L’indemnisation des victimes ne fait cependant pas que des heureux. Désormais réunies au sein d’un collectif, les personnes qui se disent victimes de la même tragédie mais dont les noms ne figurent pas dans la décision du tribunal se font connaître à Conakry. Leur dernière conférence de presse date du 28 juin. « Nous, Collectif des victimes non indemnisées, venons, par ce présent communiqué, informer l’opinion nationale et internationale, la Cour pénale internationale (CPI), les ONG de défense des droits de l’homme, ainsi que toutes les parties prenantes au procès, de notre situation. En effet, c’est avec joie que nous avons accueilli le décret portant indemnisation des victimes, mais malheureusement, cette joie a été de courte durée. Car nous avons été désagréablement surpris de constater que seules 334 personnes ont été prises en charge sur les centaines de victimes recensées. C’est pourquoi nous sollicitons humblement l’implication personnelle de Son Excellence le Général Mamadi Doumbouya, président de la République, afin que cette indemnisation en cours soit élargie à toutes les victimes, sans exception », a sollicité Alseny Diallo, porte-parole du collectif.

La présidente de l’Avipa figure parmi les personnes omises. Asmaou Diallo, qui a perdu son fils ainé en marge du massacre du 28-septembre, trouve cela étrange et incompréhensible. Toutefois, elle garde l’espoir d’être indemnisée au terme du procès en appel. Elle dit s’être formellement constituée partie civile dans le dossier auprès du collectif de Me Alpha Amadou DS Bah, avant d’être entendue à l’instruction. « Le ministre de la Justice nous a promis qu’il y aurait un procès en appel. Et à partir de là, les personnes omises feront partie de cette catégorie pour être indemnisées aussi, comme les 334 personnes actuelles. Il y en a d’autres qui se demandent comment se fait-il que moi, en tant que présidente de l’organisation, je sois omise. Je dis que ça, c’est à la discrétion du tribunal », explique-t-elle.

L’espoir de l’appel

Comme la présidente de l’Avipa, d’autres victimes non prises en compte attendent avec espoir ce procès en appel. Me Bah, coordinateur du collectif des avocats de la partie civile, explique qu’il ne s’agira pas d’une nouvelle constitution de partie civile, car, précise-t-il, celle-ci est définitivement clôturée une fois que le ministère public a présenté ses réquisitions, à la fin du procès. Pour lui, il s’agira plutôt de porter à la connaissance du juge d’appel que le premier juge n’a pas pris en compte, dans sa décision, les noms de toutes les parties civiles régulièrement constituées dans le dossier.

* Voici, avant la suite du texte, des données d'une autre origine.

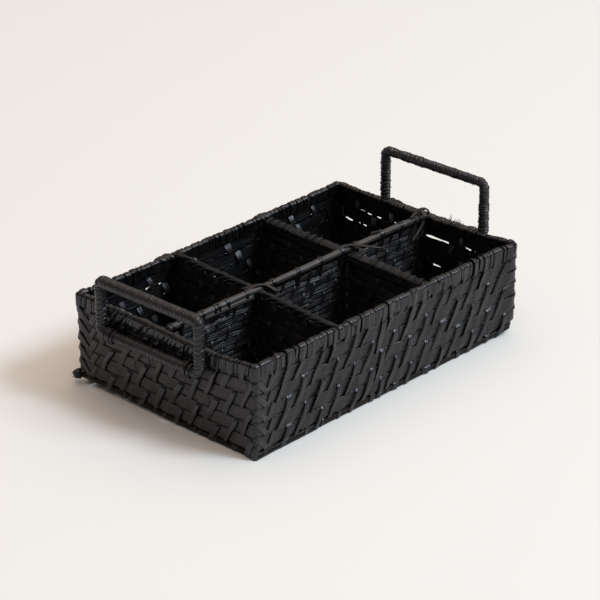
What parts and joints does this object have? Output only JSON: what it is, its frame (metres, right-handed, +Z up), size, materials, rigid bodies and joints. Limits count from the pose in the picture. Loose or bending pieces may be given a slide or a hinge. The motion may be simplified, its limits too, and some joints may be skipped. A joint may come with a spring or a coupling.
{
  "type": "divided storage basket",
  "caption": "Open woven cane caddy basket in black, divided into compartments by crossed woven panels, with a wrapped loop handle lashed to each end.",
  "frame": {"origin": "middle of the underside of the woven base, on the surface it stands on", "axes": "+X along the length, from the near-end handle to the far-end handle; +Y across the basket, from the front long wall to the back long wall; +Z up"},
  "size_m": [0.3666, 0.2219, 0.139],
  "materials": {
    "weave": "matte black-dyed split cane, flat woven strips with fine lengthwise grain",
    "stakes": "black-dyed narrow cane strip with a slight sheen on its skin side",
    "splint": "brown-black stained bamboo splint, satin",
    "rod": "worn brown-black cane rod, satin",
    "handle_wrap": "close helical wrap of narrow black cane strip, satin"
  },
  "bodies": {
    "basket": {"base_panel": "weave", "front_base_splint": "splint", "back_base_splint": "splint", "near_base_splint": "splint", "far_base_splint": "splint", "base_ties": "stakes", "front_wall_weave": "weave", "back_wall_weave": "weave", "near_wall_weave": "weave", "far_wall_weave": "weave", "front_wall_stakes": "stakes", "back_wall_stakes": "stakes", "near_wall_stakes": "stakes", "far_wall_stakes": "stakes", "front_near_corner": "stakes", "front_far_corner": "stakes", "back_near_corner": "stakes", "back_far_corner": "stakes", "front_rim": "weave", "back_rim": "weave", "near_rim": "weave", "far_rim": "weave", "front_rim_wraps": "stakes", "back_rim_wraps": "stakes", "near_rim_wraps": "stakes", "far_rim_wraps": "stakes", "spine_panel": "weave", "spine_rod": "rod", "spine_lashings": "stakes", "near_cross_front": "weave", "near_cross_back": "weave", "far_cross_front": "weave", "far_cross_back": "weave", "near_braid_front": "stakes", "near_braid_back": "stakes", "far_binding_front": "stakes", "far_binding_back": "stakes", "near_handle_ties": "stakes", "far_handle_ties": "stakes", "corner_knot": "stakes"},
    "near_handle": {"near_handle_core": "rod", "near_handle_wrap": "handle_wrap"},
    "far_handle": {"far_handle_core": "rod", "far_handle_wrap": "handle_wrap"}
  },
  "joints": [
    {"name": "near_handle_pivot", "type": "hinge", "parent": "basket", "child": "near_handle", "pos_m": [-0.17665, 0.01, 0.065], "axis": [0, -1, 0], "range_deg": [0, 178]},
    {"name": "far_handle_pivot", "type": "hinge", "parent": "basket", "child": "far_handle", "pos_m": [0.17665, -0.007, 0.0804], "axis": [0, 1, 0], "range_deg": [0, 178]}
  ]
}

Selon lui, les 737 victimes se trouvant sur la liste qu’il a présentée se sont régulièrement constituées parties civiles. Sur l’échantillon de 119 victimes entendues à la barre, une vingtaine n’a pas retrouvé son nom dans la décision du juge, ajoute-t-il. Une deuxième liste de parties civiles avait été déposée par un second avocat, Me Hamidou Barry, qui n’a pas souhaité s’exprimer sur ce sujet.


Tandis que le paiement des indemnisations se poursuit, combien ont à ce jour reçu leur indemnisation ? Comment la commission d’indemnisation compte-elle gérer le cas des victimes non indemnisées ? Ces questions restent sans réponse à ce jour. De source judiciaire, sur les 117,9 milliards de francs guinéens nécessaires pour le paiement des réparations décidées par les juges de première instance, 100 milliards viennent du fonds de souveraineté de la présidence – soit 15 % environ du budget annuel de l’institution présidentielle. L’intégralité des indemnisations devait être supportée par le budget national, dans « un souci de justice sociale, de réconciliation nationale et de réparation des préjudices », précisait le décret présidentiel publié le 26 mars 2025.

Deux jours plus tard, le président de la transition, Mamadi Doumbouya, au pouvoir en Guinée depuis un coup d’État en 2021, avait gracié le capitaine Moussa Dadis Camara pour des raisons de santé. Ce dernier avait été condamné le 31 juillet 2024, avec certains de ses co-accusés, pour crimes contre l’humanité. Au terme de la décision, certaines parties avaient fait appel. Cependant, près d’un an après, le procès en appel n’est toujours pas programmé.